*Data to process:*
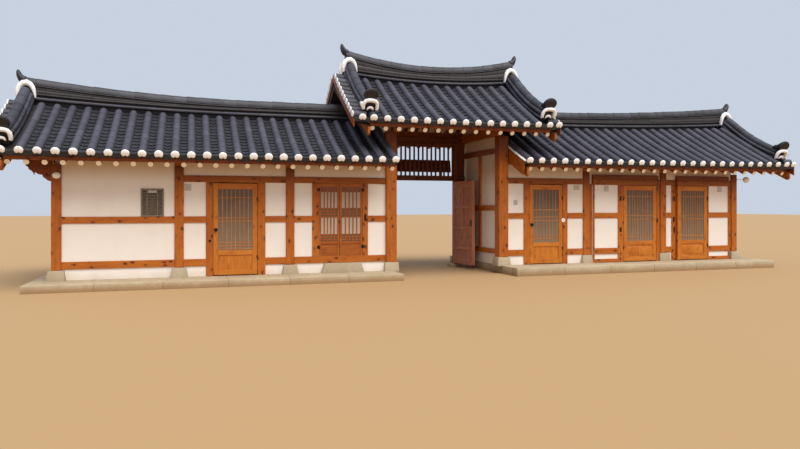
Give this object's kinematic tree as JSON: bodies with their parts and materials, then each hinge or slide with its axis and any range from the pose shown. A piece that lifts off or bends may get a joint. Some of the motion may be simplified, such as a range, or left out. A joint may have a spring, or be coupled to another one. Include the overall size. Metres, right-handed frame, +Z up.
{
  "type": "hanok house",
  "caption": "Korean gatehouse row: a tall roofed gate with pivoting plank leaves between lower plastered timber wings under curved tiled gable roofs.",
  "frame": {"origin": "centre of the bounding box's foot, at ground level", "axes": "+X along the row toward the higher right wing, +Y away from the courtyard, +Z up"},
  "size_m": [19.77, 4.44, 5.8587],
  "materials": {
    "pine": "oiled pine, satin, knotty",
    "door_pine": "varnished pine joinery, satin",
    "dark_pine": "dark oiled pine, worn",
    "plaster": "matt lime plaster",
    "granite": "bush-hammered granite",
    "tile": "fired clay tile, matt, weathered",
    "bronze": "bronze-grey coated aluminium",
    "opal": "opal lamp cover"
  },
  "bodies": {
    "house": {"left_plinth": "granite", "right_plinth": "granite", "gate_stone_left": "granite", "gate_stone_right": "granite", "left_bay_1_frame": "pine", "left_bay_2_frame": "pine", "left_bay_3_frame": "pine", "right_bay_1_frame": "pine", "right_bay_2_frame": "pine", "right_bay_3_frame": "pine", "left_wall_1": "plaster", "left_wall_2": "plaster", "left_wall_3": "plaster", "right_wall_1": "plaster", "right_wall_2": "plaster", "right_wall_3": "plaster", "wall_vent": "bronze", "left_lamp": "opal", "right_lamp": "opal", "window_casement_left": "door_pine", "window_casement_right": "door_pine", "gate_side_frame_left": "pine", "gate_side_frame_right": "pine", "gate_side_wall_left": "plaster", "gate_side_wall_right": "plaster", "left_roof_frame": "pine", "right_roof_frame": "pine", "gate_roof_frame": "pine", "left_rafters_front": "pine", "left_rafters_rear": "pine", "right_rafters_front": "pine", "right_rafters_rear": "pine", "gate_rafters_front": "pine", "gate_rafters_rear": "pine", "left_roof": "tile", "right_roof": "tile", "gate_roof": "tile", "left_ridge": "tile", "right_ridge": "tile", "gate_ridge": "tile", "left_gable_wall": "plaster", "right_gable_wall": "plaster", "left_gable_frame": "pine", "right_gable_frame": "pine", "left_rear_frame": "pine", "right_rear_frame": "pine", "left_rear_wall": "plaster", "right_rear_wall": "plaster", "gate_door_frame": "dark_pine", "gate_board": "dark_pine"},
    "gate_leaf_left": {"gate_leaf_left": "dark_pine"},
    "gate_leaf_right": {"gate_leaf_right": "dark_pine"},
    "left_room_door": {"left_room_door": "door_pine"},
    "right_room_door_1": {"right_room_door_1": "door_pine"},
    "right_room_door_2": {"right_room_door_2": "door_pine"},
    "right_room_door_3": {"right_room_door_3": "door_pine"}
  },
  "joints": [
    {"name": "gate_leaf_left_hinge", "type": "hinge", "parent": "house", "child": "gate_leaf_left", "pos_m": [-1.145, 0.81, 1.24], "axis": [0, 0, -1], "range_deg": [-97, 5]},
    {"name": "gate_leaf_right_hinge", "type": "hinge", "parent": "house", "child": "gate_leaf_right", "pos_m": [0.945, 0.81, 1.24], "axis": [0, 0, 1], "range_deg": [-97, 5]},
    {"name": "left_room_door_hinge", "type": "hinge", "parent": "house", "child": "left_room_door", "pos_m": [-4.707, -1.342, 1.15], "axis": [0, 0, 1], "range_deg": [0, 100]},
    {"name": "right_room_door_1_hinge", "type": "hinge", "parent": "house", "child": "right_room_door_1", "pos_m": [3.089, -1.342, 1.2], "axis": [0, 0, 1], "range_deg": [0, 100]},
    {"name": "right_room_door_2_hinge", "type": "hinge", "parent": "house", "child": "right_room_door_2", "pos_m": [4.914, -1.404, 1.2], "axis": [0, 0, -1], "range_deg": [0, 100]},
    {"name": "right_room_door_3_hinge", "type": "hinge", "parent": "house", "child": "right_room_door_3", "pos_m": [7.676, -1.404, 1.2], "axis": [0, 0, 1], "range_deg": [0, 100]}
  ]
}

...

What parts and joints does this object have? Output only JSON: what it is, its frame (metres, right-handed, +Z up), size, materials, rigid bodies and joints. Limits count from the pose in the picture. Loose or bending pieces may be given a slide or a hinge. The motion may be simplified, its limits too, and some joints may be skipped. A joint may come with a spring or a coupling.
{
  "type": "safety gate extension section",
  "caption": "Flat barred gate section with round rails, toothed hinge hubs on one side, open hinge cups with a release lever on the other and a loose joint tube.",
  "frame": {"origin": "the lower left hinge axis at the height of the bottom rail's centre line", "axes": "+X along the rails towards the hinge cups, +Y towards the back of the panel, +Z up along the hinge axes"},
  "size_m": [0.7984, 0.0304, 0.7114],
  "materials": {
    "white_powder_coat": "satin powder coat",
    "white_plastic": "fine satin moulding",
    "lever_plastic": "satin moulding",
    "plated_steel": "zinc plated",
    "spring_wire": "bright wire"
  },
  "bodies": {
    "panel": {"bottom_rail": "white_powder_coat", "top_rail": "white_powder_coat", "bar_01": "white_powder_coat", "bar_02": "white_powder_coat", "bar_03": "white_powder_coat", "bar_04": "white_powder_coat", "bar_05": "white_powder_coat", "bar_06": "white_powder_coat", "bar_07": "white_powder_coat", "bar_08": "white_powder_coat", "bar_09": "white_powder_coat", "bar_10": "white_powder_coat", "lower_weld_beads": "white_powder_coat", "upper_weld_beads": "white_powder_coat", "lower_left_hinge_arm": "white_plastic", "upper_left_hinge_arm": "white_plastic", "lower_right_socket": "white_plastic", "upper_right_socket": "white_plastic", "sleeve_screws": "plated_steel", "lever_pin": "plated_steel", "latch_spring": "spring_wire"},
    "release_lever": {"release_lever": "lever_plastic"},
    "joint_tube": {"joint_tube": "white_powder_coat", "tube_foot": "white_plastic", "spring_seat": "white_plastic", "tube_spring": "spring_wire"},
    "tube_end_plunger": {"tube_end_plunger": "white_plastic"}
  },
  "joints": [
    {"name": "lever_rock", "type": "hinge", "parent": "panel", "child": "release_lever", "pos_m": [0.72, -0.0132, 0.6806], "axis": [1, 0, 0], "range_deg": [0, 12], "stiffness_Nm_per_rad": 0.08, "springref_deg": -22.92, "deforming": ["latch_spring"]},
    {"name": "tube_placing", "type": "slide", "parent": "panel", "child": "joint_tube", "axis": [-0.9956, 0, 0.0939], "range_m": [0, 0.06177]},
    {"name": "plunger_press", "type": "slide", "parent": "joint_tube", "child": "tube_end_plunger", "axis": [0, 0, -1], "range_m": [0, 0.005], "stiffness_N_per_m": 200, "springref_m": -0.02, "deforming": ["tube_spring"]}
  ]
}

--

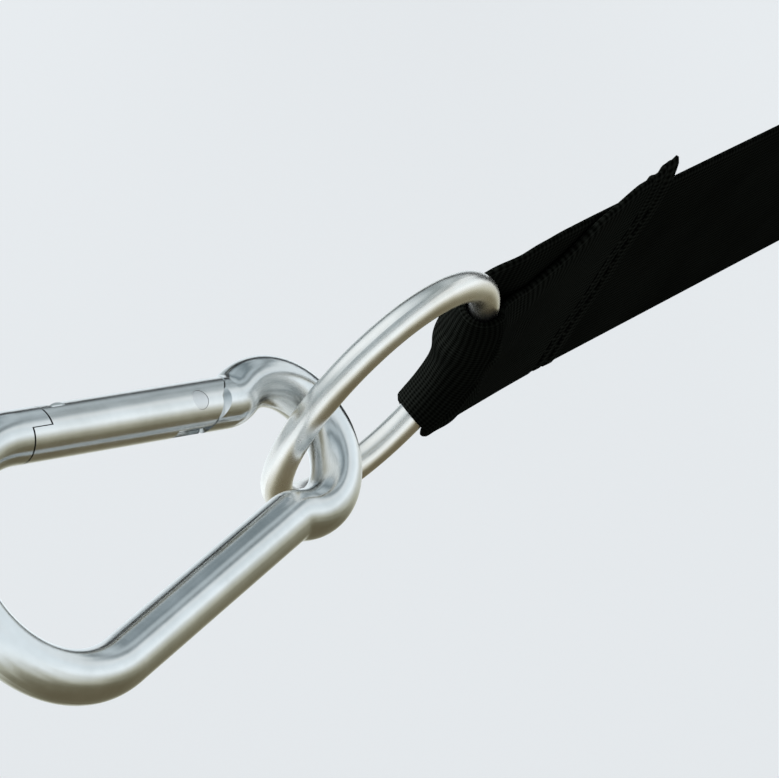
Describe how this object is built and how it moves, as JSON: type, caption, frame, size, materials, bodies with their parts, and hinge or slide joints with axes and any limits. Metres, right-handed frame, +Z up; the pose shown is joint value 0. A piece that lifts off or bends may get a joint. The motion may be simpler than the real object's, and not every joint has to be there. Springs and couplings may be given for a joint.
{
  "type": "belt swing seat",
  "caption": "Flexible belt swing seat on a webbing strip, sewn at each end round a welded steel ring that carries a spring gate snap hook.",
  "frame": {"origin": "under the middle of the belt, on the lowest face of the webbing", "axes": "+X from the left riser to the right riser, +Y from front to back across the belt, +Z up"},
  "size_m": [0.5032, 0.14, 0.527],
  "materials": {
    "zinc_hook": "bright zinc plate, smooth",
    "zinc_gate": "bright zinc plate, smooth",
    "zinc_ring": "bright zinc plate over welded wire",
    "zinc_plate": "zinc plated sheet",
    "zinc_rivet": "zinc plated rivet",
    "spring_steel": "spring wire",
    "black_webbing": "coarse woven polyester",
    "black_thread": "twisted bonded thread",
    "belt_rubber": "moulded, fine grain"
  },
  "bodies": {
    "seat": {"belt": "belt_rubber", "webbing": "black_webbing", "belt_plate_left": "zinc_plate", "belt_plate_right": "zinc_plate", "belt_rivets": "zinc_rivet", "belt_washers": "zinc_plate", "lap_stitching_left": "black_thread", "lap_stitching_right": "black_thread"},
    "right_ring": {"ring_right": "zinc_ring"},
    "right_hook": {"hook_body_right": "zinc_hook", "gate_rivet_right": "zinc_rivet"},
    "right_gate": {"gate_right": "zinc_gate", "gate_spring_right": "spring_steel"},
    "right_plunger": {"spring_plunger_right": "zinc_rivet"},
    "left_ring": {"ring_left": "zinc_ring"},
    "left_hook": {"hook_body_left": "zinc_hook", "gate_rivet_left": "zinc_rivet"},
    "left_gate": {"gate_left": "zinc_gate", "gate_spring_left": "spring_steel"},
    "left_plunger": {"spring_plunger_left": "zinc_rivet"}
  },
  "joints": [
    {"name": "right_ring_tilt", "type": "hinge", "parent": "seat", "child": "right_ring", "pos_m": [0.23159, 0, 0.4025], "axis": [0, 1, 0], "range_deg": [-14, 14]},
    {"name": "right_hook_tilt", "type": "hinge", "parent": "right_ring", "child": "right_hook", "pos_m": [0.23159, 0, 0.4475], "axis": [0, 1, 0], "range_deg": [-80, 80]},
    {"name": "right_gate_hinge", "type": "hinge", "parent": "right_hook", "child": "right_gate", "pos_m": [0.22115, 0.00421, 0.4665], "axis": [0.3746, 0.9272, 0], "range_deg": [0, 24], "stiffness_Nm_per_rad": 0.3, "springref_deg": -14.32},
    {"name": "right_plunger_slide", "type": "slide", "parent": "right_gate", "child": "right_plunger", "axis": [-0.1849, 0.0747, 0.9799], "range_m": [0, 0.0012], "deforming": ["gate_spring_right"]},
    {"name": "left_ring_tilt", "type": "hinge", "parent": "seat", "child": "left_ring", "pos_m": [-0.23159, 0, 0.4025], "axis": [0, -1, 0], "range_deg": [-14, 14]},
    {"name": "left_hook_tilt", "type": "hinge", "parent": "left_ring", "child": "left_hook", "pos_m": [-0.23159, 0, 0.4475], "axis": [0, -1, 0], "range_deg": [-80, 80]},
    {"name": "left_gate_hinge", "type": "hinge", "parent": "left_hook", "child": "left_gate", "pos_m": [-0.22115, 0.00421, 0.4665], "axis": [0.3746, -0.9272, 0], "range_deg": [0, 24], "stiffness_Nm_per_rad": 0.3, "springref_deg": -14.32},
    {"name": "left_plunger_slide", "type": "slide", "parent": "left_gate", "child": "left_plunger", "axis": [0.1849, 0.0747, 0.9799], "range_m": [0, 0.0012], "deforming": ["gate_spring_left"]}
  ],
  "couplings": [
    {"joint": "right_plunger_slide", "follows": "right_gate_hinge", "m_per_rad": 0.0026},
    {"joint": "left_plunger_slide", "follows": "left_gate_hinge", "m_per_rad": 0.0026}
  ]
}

*To be done:*
Lines from the records above that hold "each" are the ones to list.

*Exercise result:*
Give this object's kinematic tree as JSON: bodies with their parts and materials, then each hinge or slide with its axis and any range from the pose shown. A piece that lifts off or bends may get a joint. Some of the motion may be simplified, such as a range, or left out. A joint may have a spring, or be coupled to another one. Include the overall size. Metres, right-handed frame, +Z up.
  "caption": "Flexible belt swing seat on a webbing strip, sewn at each end round a welded steel ring that carries a spring gate snap hook.",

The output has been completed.